- **The exercise**: Can all of these lines be returned exactly?
[Start]
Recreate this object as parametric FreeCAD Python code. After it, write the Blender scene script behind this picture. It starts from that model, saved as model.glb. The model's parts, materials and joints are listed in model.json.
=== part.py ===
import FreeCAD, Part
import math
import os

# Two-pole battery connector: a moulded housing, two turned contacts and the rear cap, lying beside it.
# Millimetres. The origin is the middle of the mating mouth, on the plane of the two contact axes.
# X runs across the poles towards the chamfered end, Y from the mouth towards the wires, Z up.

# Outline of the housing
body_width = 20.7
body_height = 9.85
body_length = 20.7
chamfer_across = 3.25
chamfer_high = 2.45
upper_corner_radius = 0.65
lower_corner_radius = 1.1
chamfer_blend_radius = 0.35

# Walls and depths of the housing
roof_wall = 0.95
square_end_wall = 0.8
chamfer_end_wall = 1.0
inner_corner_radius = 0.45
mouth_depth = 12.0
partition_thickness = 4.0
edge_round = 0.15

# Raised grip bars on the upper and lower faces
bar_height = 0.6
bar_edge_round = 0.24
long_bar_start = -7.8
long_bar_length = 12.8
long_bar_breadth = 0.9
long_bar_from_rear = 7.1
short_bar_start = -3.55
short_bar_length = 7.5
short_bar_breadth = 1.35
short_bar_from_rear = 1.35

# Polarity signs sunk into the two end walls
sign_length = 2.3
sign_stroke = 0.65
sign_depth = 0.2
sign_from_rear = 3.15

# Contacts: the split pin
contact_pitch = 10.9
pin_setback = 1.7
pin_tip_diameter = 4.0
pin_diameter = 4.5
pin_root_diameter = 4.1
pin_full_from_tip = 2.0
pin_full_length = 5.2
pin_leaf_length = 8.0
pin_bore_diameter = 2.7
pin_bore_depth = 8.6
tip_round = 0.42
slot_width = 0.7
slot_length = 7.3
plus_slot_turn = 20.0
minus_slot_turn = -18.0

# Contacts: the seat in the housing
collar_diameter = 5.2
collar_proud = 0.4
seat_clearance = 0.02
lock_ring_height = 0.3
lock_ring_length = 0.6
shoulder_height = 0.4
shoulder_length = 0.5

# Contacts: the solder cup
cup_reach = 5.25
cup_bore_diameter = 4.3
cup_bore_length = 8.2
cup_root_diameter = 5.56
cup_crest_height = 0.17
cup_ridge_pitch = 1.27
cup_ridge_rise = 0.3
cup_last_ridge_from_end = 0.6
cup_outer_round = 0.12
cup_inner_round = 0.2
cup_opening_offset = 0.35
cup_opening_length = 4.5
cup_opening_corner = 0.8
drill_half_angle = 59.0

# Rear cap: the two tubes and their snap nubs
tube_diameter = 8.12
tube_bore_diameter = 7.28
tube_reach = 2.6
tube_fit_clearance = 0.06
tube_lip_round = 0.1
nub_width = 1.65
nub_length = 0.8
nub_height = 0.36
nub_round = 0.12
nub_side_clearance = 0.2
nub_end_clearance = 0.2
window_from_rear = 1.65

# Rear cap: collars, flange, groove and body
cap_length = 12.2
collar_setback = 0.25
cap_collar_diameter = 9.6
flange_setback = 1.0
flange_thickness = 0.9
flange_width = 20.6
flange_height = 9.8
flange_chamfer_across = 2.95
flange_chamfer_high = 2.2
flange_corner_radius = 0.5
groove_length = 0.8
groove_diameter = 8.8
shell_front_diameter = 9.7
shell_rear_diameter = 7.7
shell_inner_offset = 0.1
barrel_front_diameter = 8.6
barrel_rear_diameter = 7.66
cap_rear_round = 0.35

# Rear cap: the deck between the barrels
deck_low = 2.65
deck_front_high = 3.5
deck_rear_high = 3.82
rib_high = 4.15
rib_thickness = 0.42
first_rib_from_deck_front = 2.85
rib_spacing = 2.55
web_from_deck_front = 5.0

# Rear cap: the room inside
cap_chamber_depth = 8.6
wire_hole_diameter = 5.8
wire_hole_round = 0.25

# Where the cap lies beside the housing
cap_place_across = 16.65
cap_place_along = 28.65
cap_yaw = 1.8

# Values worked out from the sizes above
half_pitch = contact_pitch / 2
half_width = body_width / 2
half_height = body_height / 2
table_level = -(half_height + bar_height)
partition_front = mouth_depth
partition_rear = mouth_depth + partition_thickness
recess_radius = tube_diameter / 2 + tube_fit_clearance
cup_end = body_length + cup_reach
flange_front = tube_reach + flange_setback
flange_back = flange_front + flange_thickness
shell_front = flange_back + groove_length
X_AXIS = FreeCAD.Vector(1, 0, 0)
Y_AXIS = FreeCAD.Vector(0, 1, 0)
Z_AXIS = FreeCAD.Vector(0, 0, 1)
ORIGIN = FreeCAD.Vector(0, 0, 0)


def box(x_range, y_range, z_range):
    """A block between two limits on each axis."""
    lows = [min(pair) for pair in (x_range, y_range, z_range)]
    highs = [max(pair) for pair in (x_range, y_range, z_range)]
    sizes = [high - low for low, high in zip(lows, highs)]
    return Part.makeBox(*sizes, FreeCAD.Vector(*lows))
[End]
- **Solution to this exercise**:
Recreate this object as parametric FreeCAD Python code. After it, write the Blender scene script behind this picture. It starts from that model, saved as model.glb. The model's parts, materials and joints are listed in model.json.
=== part.py ===
import FreeCAD, Part
import math
import os

# Two-pole battery connector: a moulded housing, two turned contacts and the rear cap, lying beside it.
# Millimetres. The origin is the middle of the mating mouth, on the plane of the two contact axes.
# X runs across the poles towards the chamfered end, Y from the mouth towards the wires, Z up.

# Outline of the housing
body_width = 20.7
body_height = 9.85
body_length = 20.7
chamfer_across = 3.25
chamfer_high = 2.45
upper_corner_radius = 0.65
lower_corner_radius = 1.1
chamfer_blend_radius = 0.35

# Walls and depths of the housing
roof_wall = 0.95
square_end_wall = 0.8
chamfer_end_wall = 1.0
inner_corner_radius = 0.45
mouth_depth = 12.0
partition_thickness = 4.0
edge_round = 0.15

# Raised grip bars on the upper and lower faces
bar_height = 0.6
bar_edge_round = 0.24
long_bar_start = -7.8
long_bar_length = 12.8
long_bar_breadth = 0.9
long_bar_from_rear = 7.1
short_bar_start = -3.55
short_bar_length = 7.5
short_bar_breadth = 1.35
short_bar_from_rear = 1.35

# Polarity signs sunk into the two end walls
sign_length = 2.3
sign_stroke = 0.65
sign_depth = 0.2
sign_from_rear = 3.15

# Contacts: the split pin
contact_pitch = 10.9
pin_setback = 1.7
pin_tip_diameter = 4.0
pin_diameter = 4.5
pin_root_diameter = 4.1
pin_full_from_tip = 2.0
pin_full_length = 5.2
pin_leaf_length = 8.0
pin_bore_diameter = 2.7
pin_bore_depth = 8.6
tip_round = 0.42
slot_width = 0.7
slot_length = 7.3
plus_slot_turn = 20.0
minus_slot_turn = -18.0

# Contacts: the seat in the housing
collar_diameter = 5.2
collar_proud = 0.4
seat_clearance = 0.02
lock_ring_height = 0.3
lock_ring_length = 0.6
shoulder_height = 0.4
shoulder_length = 0.5

# Contacts: the solder cup
cup_reach = 5.25
cup_bore_diameter = 4.3
cup_bore_length = 8.2
cup_root_diameter = 5.56
cup_crest_height = 0.17
cup_ridge_pitch = 1.27
cup_ridge_rise = 0.3
cup_last_ridge_from_end = 0.6
cup_outer_round = 0.12
cup_inner_round = 0.2
cup_opening_offset = 0.35
cup_opening_length = 4.5
cup_opening_corner = 0.8
drill_half_angle = 59.0

# Rear cap: the two tubes and their snap nubs
tube_diameter = 8.12
tube_bore_diameter = 7.28
tube_reach = 2.6
tube_fit_clearance = 0.06
tube_lip_round = 0.1
nub_width = 1.65
nub_length = 0.8
nub_height = 0.36
nub_round = 0.12
nub_side_clearance = 0.2
nub_end_clearance = 0.2
window_from_rear = 1.65

# Rear cap: collars, flange, groove and body
cap_length = 12.2
collar_setback = 0.25
cap_collar_diameter = 9.6
flange_setback = 1.0
flange_thickness = 0.9
flange_width = 20.6
flange_height = 9.8
flange_chamfer_across = 2.95
flange_chamfer_high = 2.2
flange_corner_radius = 0.5
groove_length = 0.8
groove_diameter = 8.8
shell_front_diameter = 9.7
shell_rear_diameter = 7.7
shell_inner_offset = 0.1
barrel_front_diameter = 8.6
barrel_rear_diameter = 7.66
cap_rear_round = 0.35

# Rear cap: the deck between the barrels
deck_low = 2.65
deck_front_high = 3.5
deck_rear_high = 3.82
rib_high = 4.15
rib_thickness = 0.42
first_rib_from_deck_front = 2.85
rib_spacing = 2.55
web_from_deck_front = 5.0

# Rear cap: the room inside
cap_chamber_depth = 8.6
wire_hole_diameter = 5.8
wire_hole_round = 0.25

# Where the cap lies beside the housing
cap_place_across = 16.65
cap_place_along = 28.65
cap_yaw = 1.8

# Values worked out from the sizes above
half_pitch = contact_pitch / 2
half_width = body_width / 2
half_height = body_height / 2
table_level = -(half_height + bar_height)
partition_front = mouth_depth
partition_rear = mouth_depth + partition_thickness
recess_radius = tube_diameter / 2 + tube_fit_clearance
cup_end = body_length + cup_reach
flange_front = tube_reach + flange_setback
flange_back = flange_front + flange_thickness
shell_front = flange_back + groove_length
X_AXIS = FreeCAD.Vector(1, 0, 0)
Y_AXIS = FreeCAD.Vector(0, 1, 0)
Z_AXIS = FreeCAD.Vector(0, 0, 1)
ORIGIN = FreeCAD.Vector(0, 0, 0)


def box(x_range, y_range, z_range):
    """A block between two limits on each axis."""
    lows = [min(pair) for pair in (x_range, y_range, z_range)]
    highs = [max(pair) for pair in (x_range, y_range, z_range)]
    sizes = [high - low for low, high in zip(lows, highs)]
    return Part.makeBox(*sizes, FreeCAD.Vector(*lows))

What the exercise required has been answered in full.